In the first session, Gabe will outline the erroneous thinking underpinning current global production systems. Contrasting this with the paradigm of land management rooted in soil ecosystem science he will illuminate the vast benefits to be gained by adopting these methods and the greater implications on global systems.

Session 2: Five Principles of Soil Health

In the second session, Gabe will address methods and techniques to employ in order to accomplish the five aspects of protecting and increasing soil life:
1. Minimize soil disturbance
2. Keeping the soil covered
3. Maximizing diversity of cover crops; root type, root depth, leaf sizes and shapes
4. Keeping living roots in the soil for as much of the year as possible
5. Integrating animals & insects into crop producing farmland

Session 3: Converting Sunlight to Dollars

How do you capture profits from the complex energy flows in your agroecological system? Gabe will explain how his operation stacks enterprises to minimize inputs while maximizing outputs. He will also delve into his mission-centered approach to direct marketing.

 

Intensive Workshop with Derek Christianson: Owner-operator of Brix Bounty Farm in Dartmouth MA; Derek grows 7 acres of non-irrigated crops on sandy loam soil.

Refining Fertility Programs:  Adjusting Mineral-Based Fertility Through the Seasons  — 9am-5:30pm

Session 1: Soil Testing, Assessing Mineral Deficiencies and Choosing Amendments

To provide a basis for the day’s discussion, we will quickly review the basics: CEC, base saturation and the "Big 5”: N-P-K + Calcium + Sulfur. We will also review the difference between Mehlich 3 and Modified Morgan soil testing, how to identify deficiencies in the field, and will also discuss the costs, pros, and cons of common amendments.  

Session 2: Seasonal Mineral Availability & The Importance of Trace Minerals  

We will delve into the role of trace minerals and discuss four fertility adjustments to meet seasonal conditional needs: spring, summer flush, summer drought, and fall. Time allowing, we will also discussion the specific mineral needs of high tunnels.

Session 3: Fertility Recommendations: Case Studies

In the final session, three soil tests will be chosen from those submitted by workshop participants and the whole class will work together to consider a mineral program for each case. Participants will have an opportunity to practice applying the learning gained in the earlier sessions.

 

Intensive Workshop with Aaron Guman: Based in Montpelier, VT, Aaron offers permaculture and regenerative landscape design through Walking Onion and rotationally grazed grassfed and finished beef through Robinson Hill Beef

Edible Forest Gardening: Theory, Design and Implementation — 9am-5:30pm

Session 1: Theory + Design + Polyculture Players

Learn how to build edible forest gardens by arranging useful plants into communities (polycultures) which support one another’s healthy functioning, while providing food and other products, building soil, providing ecosystem services and sequestering carbon. In the first session, we will ground ourselves in how to create gardens which mimic the structure and function of natural ecosystems. Topics will include designing for self-maintenance, succession, resilience and a diversity of yields; ecological theory; and the various roles of plants in polycultures, such as edible plants, mulch plants, mineral accumulators, groundcovers, invertebrate insect shelters and nectar sources for pollinators.

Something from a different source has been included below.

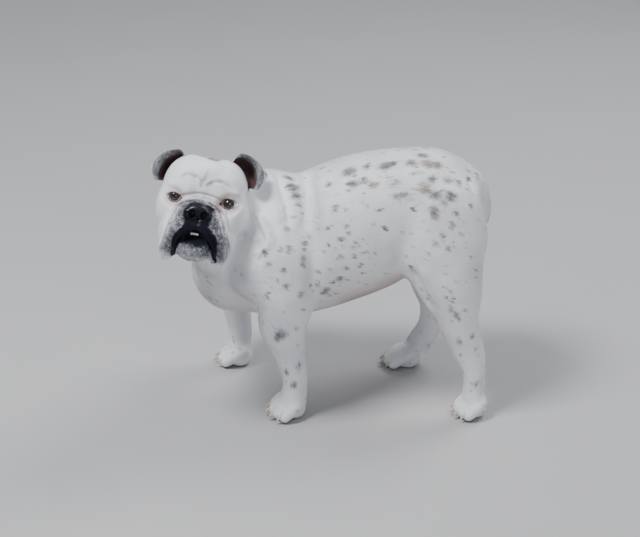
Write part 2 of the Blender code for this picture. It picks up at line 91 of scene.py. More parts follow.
# Flesh and skin. The whole body is one soft surface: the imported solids, some pads of flesh beside the nose
# and a ball in each eye's socket are melted together, so that their cuts close, and smoothed, the body far
# more than the head and the paws. Pads are a middle and three radii, in head centimetres.
FLESH = ("torso", "neck", "head", "lower_jaw", "nose", "foreleg_left", "foreleg_right", "forepaw_left",
         "forepaw_right", "thigh_left", "thigh_right", "hindleg_left", "hindleg_right", "hindpaw_left",
         "hindpaw_right", "tail")
FACE_PADS = (
    ((0.0, -4.15, -1.45), (1.95, 1.2, 1.25)),
    ((1.25, -4.5, -1.95), (1.0, 0.95, 0.9)),
    ((1.7, -3.3, -2.9), (1.8, 1.25, 1.5)),
    ((2.9, -2.3, -3.6), (1.6, 1.5, 2.1)),
    ((3.5, -1.6, -5.6), (1.6, 1.6, 2.6)),
    ((4.2, 0.95, 0.0), (1.6, 1.5, 1.5)),
)
FLESH_VOXEL, SKIN_VOXEL = 0.0017, 0.0014
FLESH_SMOOTHING, SKIN_SMOOTHING, BODY_SMOOTHING = 12, 6, 170
HEAD_MIDDLE, SKULL_MIDDLE = np.array((0, 1.0, -2.0)), np.array((0, 2.0, -1.0))
NAPE, NAPE_WAY = np.array((3.25, 9.25, 0.9)), np.array((0.649, 0.757, -0.069))
COAT_DEPTH = 0.0010
SKIN_FACES = 186000


def coordinates(mesh):
    """A mesh's points as rows."""
    rows = np.empty(len(mesh.vertices) * 3, np.float32)
    mesh.vertices.foreach_get("co", rows)
    return rows.reshape(-1, 3).astype(float)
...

Session 2: Pattern Language + Species

In this session we will explore patterns for home and farm-scale systems, and begin to learn about the top species utilized in northeast agroforestry systems. We will discuss how the plants yield products for human use such as food, medicine, fiber and animal fodder, while also serving as specific examples of polyculture roles and ecosystem services outlined in the first session.  We will cover some examples each of fruits, berries, nuts, medicinal plants, mineral accumulators, mulch sources and perennial vegetables.

Session 3:  Implementation + Ecological Imperative

In the final session, we will finish learning about the top species and discuss planting practices and care of newly established food forests. We will cover our favorite tools for installation, what to look for in site selection, and how we go about soil and site preparation. We will finish out the day with a discussion of why our ecosystems need active human participation and why edible forest gardens are a key part of our future.